Palmer’s UAP is fielding candidates in all 151 seats while the Hanson party is in 149, stepping back in Bob Katter’s home of Kennedy and the Melbourne seat of Higgins held by Liberal moderate Katie Allen.

The impact of this large field – there are 28 seats where more than 10 candidates are standing all the way to Chisholm in Melbourne’s inner east where voters will have 19 squares to number – is going to be seen most dramatically in the safety of the votes. All analysts and commentators are predicting an increase in the informal vote of between 1 and 2 per cent.

Then informal vote – which jumped to almost 7 percent in 1984 after the Hawke Government changed the system – has been hovering just over 5 percent for 15 years, although there was a small spike in 2013.

This election could see the number of people accidentally or deliberately spoiling their vote because of the big proliferation of candidates, especially from minor and micro parties as well as all manner of “independents”.

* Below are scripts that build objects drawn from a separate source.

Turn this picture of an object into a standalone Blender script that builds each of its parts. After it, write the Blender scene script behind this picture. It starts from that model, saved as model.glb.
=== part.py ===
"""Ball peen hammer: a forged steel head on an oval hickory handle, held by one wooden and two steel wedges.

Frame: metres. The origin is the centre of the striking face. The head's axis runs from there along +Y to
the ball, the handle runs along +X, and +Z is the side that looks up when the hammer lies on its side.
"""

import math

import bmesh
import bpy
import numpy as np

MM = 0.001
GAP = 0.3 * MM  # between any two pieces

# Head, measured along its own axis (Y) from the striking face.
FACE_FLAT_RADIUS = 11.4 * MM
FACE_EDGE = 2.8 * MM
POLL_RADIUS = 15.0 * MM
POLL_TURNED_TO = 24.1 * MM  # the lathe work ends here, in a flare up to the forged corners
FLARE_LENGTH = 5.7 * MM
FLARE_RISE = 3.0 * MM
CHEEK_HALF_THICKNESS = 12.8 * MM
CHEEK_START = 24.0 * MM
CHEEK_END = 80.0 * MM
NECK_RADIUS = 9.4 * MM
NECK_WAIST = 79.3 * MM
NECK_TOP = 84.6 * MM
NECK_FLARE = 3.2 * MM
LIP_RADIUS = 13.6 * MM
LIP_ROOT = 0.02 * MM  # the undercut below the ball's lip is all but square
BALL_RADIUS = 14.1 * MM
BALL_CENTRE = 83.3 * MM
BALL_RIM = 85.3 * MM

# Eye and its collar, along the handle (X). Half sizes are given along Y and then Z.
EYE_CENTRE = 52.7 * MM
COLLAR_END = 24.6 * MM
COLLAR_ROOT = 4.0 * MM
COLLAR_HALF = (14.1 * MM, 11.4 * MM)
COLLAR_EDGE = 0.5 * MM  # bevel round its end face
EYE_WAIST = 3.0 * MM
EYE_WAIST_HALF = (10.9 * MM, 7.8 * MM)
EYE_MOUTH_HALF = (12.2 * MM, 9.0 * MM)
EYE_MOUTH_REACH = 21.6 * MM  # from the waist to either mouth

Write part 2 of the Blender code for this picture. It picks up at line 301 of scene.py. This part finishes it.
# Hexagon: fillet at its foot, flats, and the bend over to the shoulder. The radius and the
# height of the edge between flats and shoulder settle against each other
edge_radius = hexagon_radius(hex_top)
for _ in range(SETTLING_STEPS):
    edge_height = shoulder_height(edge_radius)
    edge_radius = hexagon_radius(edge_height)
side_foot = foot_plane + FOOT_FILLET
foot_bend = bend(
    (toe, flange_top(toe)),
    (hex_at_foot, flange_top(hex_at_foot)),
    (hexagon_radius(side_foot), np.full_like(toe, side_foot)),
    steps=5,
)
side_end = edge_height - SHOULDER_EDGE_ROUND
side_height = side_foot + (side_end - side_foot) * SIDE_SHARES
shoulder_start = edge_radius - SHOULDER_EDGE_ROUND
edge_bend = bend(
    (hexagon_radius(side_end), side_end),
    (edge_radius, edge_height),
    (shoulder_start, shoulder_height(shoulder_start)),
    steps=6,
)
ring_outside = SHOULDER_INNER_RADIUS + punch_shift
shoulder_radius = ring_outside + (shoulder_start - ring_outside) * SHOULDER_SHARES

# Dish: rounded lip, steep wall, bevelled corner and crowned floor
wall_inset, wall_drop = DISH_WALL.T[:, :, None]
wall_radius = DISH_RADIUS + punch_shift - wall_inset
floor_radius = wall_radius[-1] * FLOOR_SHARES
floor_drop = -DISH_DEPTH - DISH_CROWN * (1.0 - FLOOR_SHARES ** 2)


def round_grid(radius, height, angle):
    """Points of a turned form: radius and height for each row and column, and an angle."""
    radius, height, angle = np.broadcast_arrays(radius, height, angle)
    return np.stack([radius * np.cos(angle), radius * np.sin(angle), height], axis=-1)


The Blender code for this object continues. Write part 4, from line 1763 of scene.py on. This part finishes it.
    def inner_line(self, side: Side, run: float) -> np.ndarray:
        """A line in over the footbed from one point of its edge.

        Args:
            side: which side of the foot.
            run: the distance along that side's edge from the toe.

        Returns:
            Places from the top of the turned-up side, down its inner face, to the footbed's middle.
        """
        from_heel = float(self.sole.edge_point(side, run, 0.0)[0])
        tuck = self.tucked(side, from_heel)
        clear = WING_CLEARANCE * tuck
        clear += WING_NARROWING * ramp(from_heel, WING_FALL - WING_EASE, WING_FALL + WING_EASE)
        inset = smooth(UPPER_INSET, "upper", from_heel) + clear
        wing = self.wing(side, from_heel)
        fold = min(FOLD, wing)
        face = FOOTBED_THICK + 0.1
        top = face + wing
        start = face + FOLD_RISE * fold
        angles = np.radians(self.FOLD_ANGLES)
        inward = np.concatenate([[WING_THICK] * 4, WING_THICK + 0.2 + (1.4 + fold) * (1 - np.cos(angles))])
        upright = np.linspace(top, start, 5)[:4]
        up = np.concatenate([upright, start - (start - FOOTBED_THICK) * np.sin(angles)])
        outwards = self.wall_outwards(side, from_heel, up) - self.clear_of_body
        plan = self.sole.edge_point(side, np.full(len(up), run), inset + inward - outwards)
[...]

There’s no obvious workaround which doesn’t penalise people standing as a minor party candidate without any genuine support base in a particular electorate. The Senate voting rules have been tweaked to stop easy preference harvesting which allowed people to get elected with ridiculously small levels of support.

These cross currents – a likely surge of young voters counting against Morrison’s chances and a hard to track trend towards higher informal voting – will make this election more interesting and harder to chart. And that’s even before we get to the reemergence of the climate wars.